Amazake babaa (literally: Sweet sake woman) 甘酒婆
This yokai takes the shape of an old woman with a gentle voice, but don’t be fooled. If you answer the door when she knocks, chances are you’ll fall ill with chicken pox.

Ittan momen (Animated cotton) 一反木綿
Ittan momen are long bits of cloth that can come to life in the night. They love to tangle around your body and might even try to suffocate you, so keep an eye on your curtains.

 

Click on the noppera-bo to read about sightings of this demon in England!

 

Noppera-bō (Faceless ghost) のっぺら坊
Is the person sitting next to you really who you think they are? Noppera-bō are experts at pretending to be other people, and they love to cause trouble. Just when you least expect it their features can disappear, melting away to leave their face as empty as a blank page.

Nukekubi (Cut-throat) 抜首
During the day you might mistake this yokai for a normal person, but be warned. At night, while its body is sleeping, its head can detach and fly around hunting for delicious things to eat (like children and puppy dogs).

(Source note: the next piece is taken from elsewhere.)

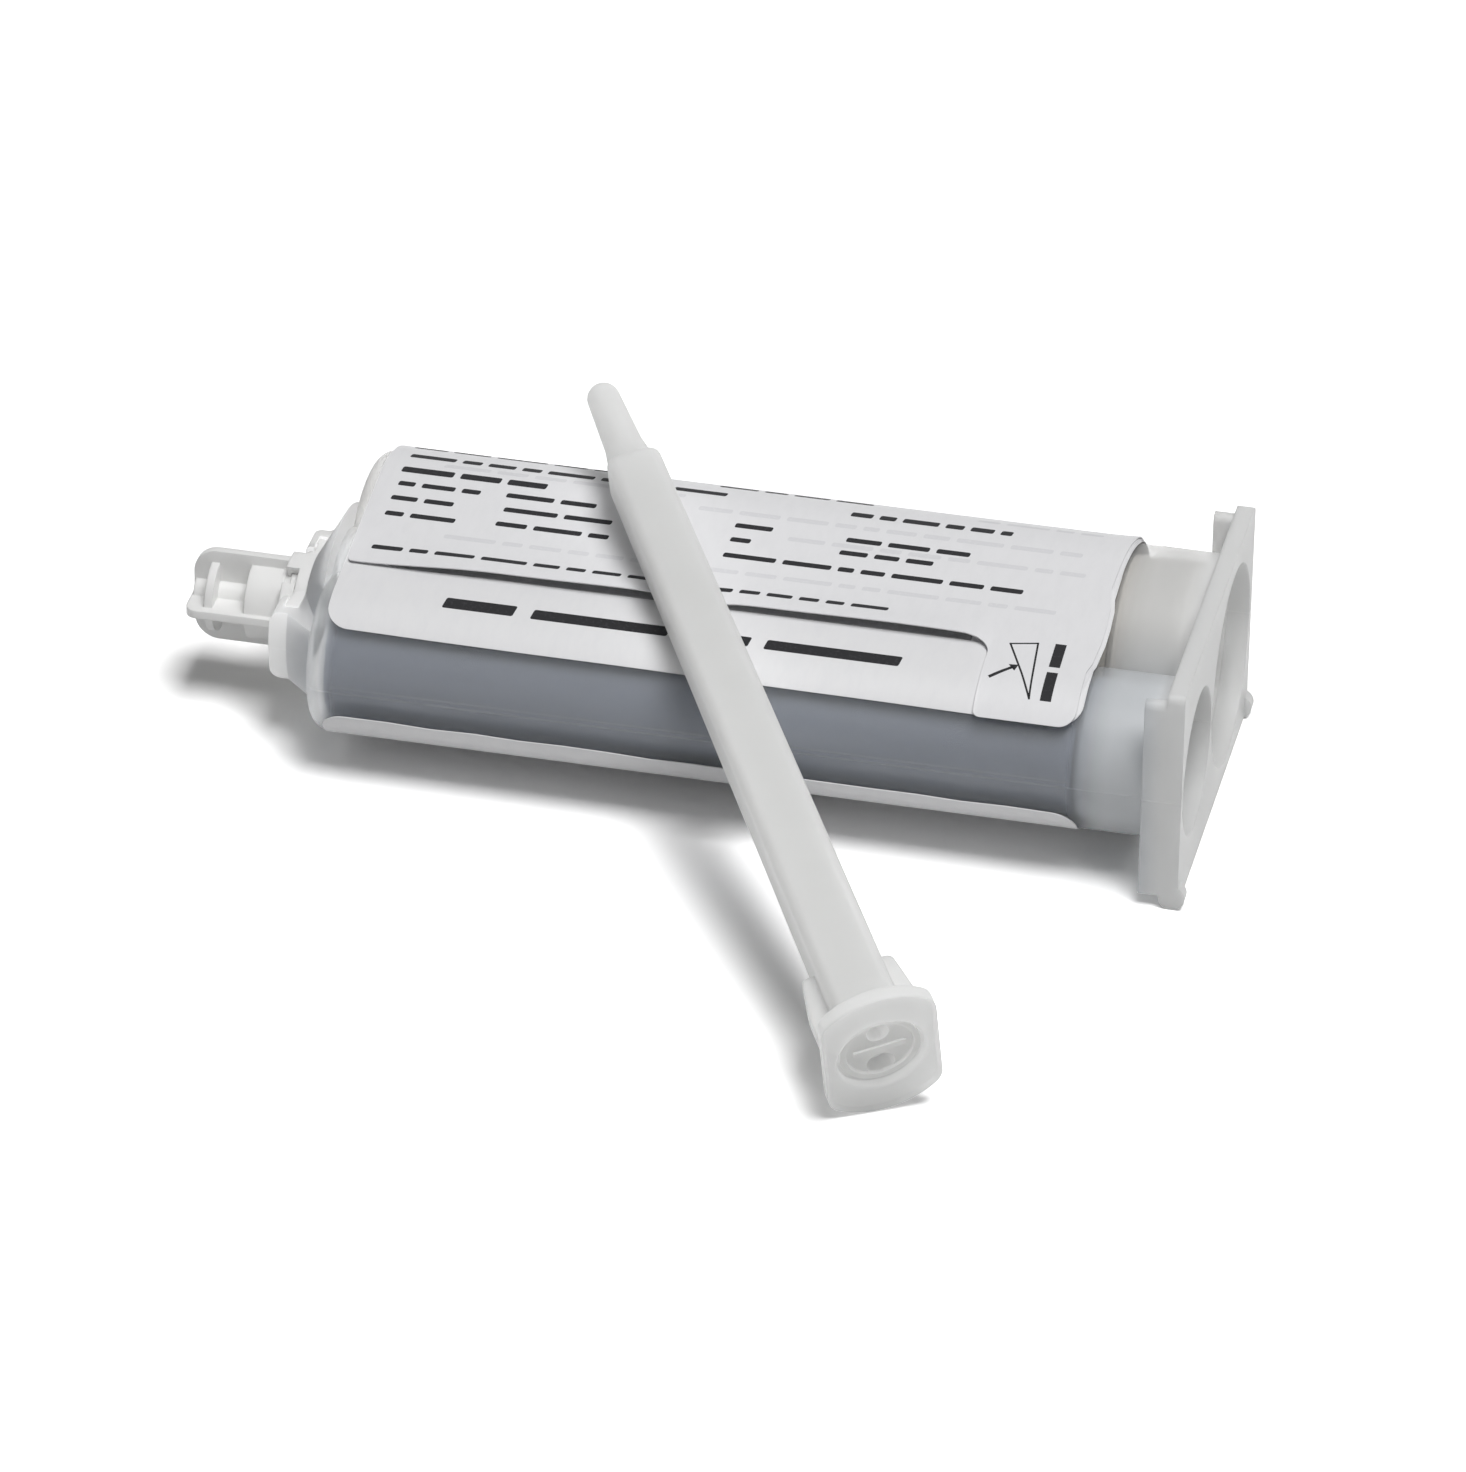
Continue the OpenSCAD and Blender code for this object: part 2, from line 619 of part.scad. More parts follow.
module nozzle_housing() {
    tube_from = hub_len - 1;
    cavity_end_w = tube_end_w - 2 * tube_wall;
    color("#d2d3d0") along_nozzle() difference() {
        union() {
            flatted_disc(lobe_r, mouth_flat, mouth_corner, mouth_t);
            cylinder(h = hub_len, r = hub_r);
            translate([0, 0, hub_len]) cylinder(h = hub_cone, r1 = hub_r, r2 = tube_w / 2);
            translate([0, wing_t / 2, 0]) rotate([90, 0, 0]) linear_extrude(wing_t)
                polygon([[-hub_r, mouth_t - 0.5], [hub_r, mouth_t - 0.5], [hub_r, hub_len],
                         [wing_half, wing_len - 0.9], [wing_half - 0.9, wing_len],
                         [0.9 - wing_half, wing_len], [-wing_half, wing_len - 0.9], [-hub_r, hub_len]]);
            translate([0, 0, tube_from])
                linear_extrude(tube_len - tube_from - 0.8, scale = tube_end_w / tube_w)
                    tube_section(tube_w, tube_corner);
            translate([0, 0, tube_len - 0.8])
                linear_extrude(0.8, scale = (tube_end_w - 1) / tube_end_w)
                    tube_section(tube_end_w, tube_corner);
            translate([0, 0, tube_len]) cylinder(h = tip_step, r1 = tip_base_r, r2 = tip_r + 0.3);
            translate([0, 0, tube_len + tip_step])
                cylinder(h = tip_len - tip_step - tip_r, r1 = tip_r + 0.3, r2 = tip_r);
            translate([0, 0, nozzle_len - tip_r]) sphere(tip_r);
        }
        translate([0, 0, -1]) cylinder(h = mouth_depth + 1, r = mouth_bore_r);
        cylinder(h = mouth_depth + inlet_t + seat_gap, r = inlet_r + seat_gap);
        translate([0, 0, mouth_depth + inlet_t])
            linear_extrude(cavity_end - mouth_depth - inlet_t, scale = cavity_end_w / cavity_w)
                square(cavity_w, center = true);
        translate([0, 0, cavity_end - 1]) cylinder(h = nozzle_len, r = tip_hole_r);
    }
}

// Static mixer: an inlet disc with two ports, and a chain of blades that cross each other in turn
module mixing_element() {
    blades_from = mouth_depth + inlet_t;
    blades_end = tube_len - 3;
    blade_len = (blades_end - blades_from) / blade_count;
    taper = (tube_w - tube_end_w) / (cavity_end - blades_from);
    color("#dcdcd8") along_nozzle() {
        difference() {
            translate([0, 0, mouth_depth + seat_gap]) cylinder(h = inlet_t - seat_gap, r = inlet_r);
            translate([0, small_port_y - outlet_y, 0]) cylinder(h = blades_from + 1, r = small_port_r);
            translate([0, large_port_y - outlet_y, 0]) cylinder(h = blades_from + 1, r = large_port_r);
        }
        for (i = [0:blade_count - 1]) {
            blade_w = cavity_w - taper * (i + 1.2) * blade_len - 2 * seat_gap;
            translate([0, 0, blades_from + (i + 0.5) * blade_len]) rotate([0, 0, 90 * (i % 2)])
                cube([blade_t, blade_w, blade_len + 0.3], center = true);
        }
        translate([0, 0, blades_from - 0.2]) cylinder(h = blades_end - blades_from, r = blade_t * 0.7);
    }
}

cartridge_body();
piston_small();
piston_large();
adhesive_small();
adhesive_large();
cap_ring();
cap_plug();
label_base();
leaflet_pages();
leaflet_cover();
nozzle_housing();
mixing_element();
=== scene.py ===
import json
import math
import random

import bmesh
import bpy
from mathutils import Matrix, Vector


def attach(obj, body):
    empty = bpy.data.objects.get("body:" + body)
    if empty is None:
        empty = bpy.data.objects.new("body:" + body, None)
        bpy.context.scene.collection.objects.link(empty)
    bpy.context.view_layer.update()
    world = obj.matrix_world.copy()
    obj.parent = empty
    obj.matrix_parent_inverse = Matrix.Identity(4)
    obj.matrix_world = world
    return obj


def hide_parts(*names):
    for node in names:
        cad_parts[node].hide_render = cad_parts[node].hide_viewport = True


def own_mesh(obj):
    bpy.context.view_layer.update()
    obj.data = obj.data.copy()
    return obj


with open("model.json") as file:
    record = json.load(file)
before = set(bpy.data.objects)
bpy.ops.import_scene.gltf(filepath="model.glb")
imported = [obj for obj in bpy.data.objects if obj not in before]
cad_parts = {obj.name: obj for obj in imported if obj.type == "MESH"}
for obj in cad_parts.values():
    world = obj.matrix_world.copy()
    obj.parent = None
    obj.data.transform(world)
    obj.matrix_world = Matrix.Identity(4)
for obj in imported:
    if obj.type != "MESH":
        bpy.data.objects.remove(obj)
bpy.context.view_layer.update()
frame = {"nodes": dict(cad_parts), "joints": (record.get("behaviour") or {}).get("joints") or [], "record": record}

# Places on the cartridge are given in millimetres: a station is measured from the flange's rear face
# towards the cap, and the height from the barrels' axes. Everything is made in metres in the row frame.
mm = 0.001
perMetre = 1000
cartridge = {
    "neckEnd": 102.8,  # station of the outlet's face, where the cap's hinge point sits
    "outletSide": -3.3,  # the outlet's place across the barrels
    "smallSide": -12.15,  # axis of the small barrel
    "largeSide": 8.8,  # axis of the large barrel
    "smallRadius": 9.0,  # outside of the small barrel
    "largeRadius": 12.35,  # outside of the large barrel
    "smallBore": 7.9,
    "largeBore": 11.15,
    "boreEnd": 98.1,  # station of the barrels' closed front, inside
    "pistonFront": 12.6,
}


def jointNamed(name):
    return next(j for j in frame["joints"] if j["name"] == name)


def layDown():
    # the cartridge lies tilted by a hair, so its own axes come from the cap's joint
    joint = jointNamed("cap_turn")
    along = -Vector(joint["axis"]).normalized()
    across = Vector((0, 1, 0))
    upward = along.cross(across)
    origin = Vector(joint["pos_m"])
    origin += along * cartridge["neckEnd"] * mm
    origin -= across * cartridge["outletSide"] * mm
    turn = Matrix((along, across, upward)).transposed().to_4x4()
    return Matrix.Translation(origin) @ turn


lay = layDown()


def atPlace(station, side, height):
    return lay @ Vector((-station * mm, side * mm, height * mm))


def addObject(name, data):
    made = bpy.data.objects.new(name, data)
    bpy.context.scene.collection.objects.link(made)
    return made


viewpoint = {
    "target": (55.161, 0.0, -12.264),  # station, side and height that the lens points at
    "distance": 1132.02,
    "azimuth": 12.32,
    "elevation": 31.758,
    "roll": 0.837,
    "focalPixels": 10003.91,
    "imageWidth": 1466,
    "sensorWidth": 36,
    "nearest": 0.05, "farthest": 20,  # metres
}


def makeCamera():
    az, el, roll = (math.radians(viewpoint[k]) for k in ("azimuth", "elevation", "roll"))
    back = Vector((math.sin(az) * math.cos(el), -math.cos(az) * math.cos(el), math.sin(el)))
    right = (-back).cross(Vector((0, 0, 1))).normalized()
    up = right.cross(-back)
    across = right * math.cos(roll) + up * math.sin(roll)
    upward = up * math.cos(roll) - right * math.sin(roll)
    station, side, height = viewpoint["target"]
    spot = Vector((-station, side, height)) * mm + back * viewpoint["distance"] * mm
    pose = Matrix((across, upward, back)).transposed().to_4x4()
    data = bpy.data.cameras.new("photoCamera")
    data.sensor_fit = "HORIZONTAL"
    data.sensor_width = viewpoint["sensorWidth"]
    data.lens = viewpoint["sensorWidth"] * viewpoint["focalPixels"] / viewpoint["imageWidth"]
    data.clip_start, data.clip_end = viewpoint["nearest"], viewpoint["farthest"]
    camera = addObject("photoCamera", data)
    camera.matrix_world = lay @ Matrix.Translation(spot) @ pose
    bpy.context.scene.camera = camera


makeCamera()
print("camera ready")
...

Nure-onna (literally: Woman of the Wet) 濡女
With the torso of a woman and the body of a snake, this fearsome yokai has wicked claws and a long forked tongue. She’s strong enough to crush a tree in the coils of her massive tail.

 

 

O-kubi (literally: Big Throat) 大首
If you’re ever staring up at the sky and spot an enormous head in the clouds, watch out! Spotting an o-kubi usually means something awful is just around the corner…

Sakabashira (literally: Inverted pillar) 逆柱
Did it happen by mistake? Or did someone do it on purpose? Whatever the reason, if some part of your house was built upside-down, your entire house is doomed to be haunted.

Yuki-onna (literally: Snow Woman) 雪女
Tall, pale and icily beautiful, this yokai is a spirit of the snow. She leaves no footprints, preferring to float above the ground, and she can disappear in a puff of cold mist.

Zashiki-warashi (House ghost) 座敷童
This mischievous yokai haunts houses and usually appears in the shape of a child. If your house is haunted by a zashiki-warashi, count yourself lucky, but don’t forget to take good care of it. If your house ghost ever chooses to leave you, your luck will quickly end.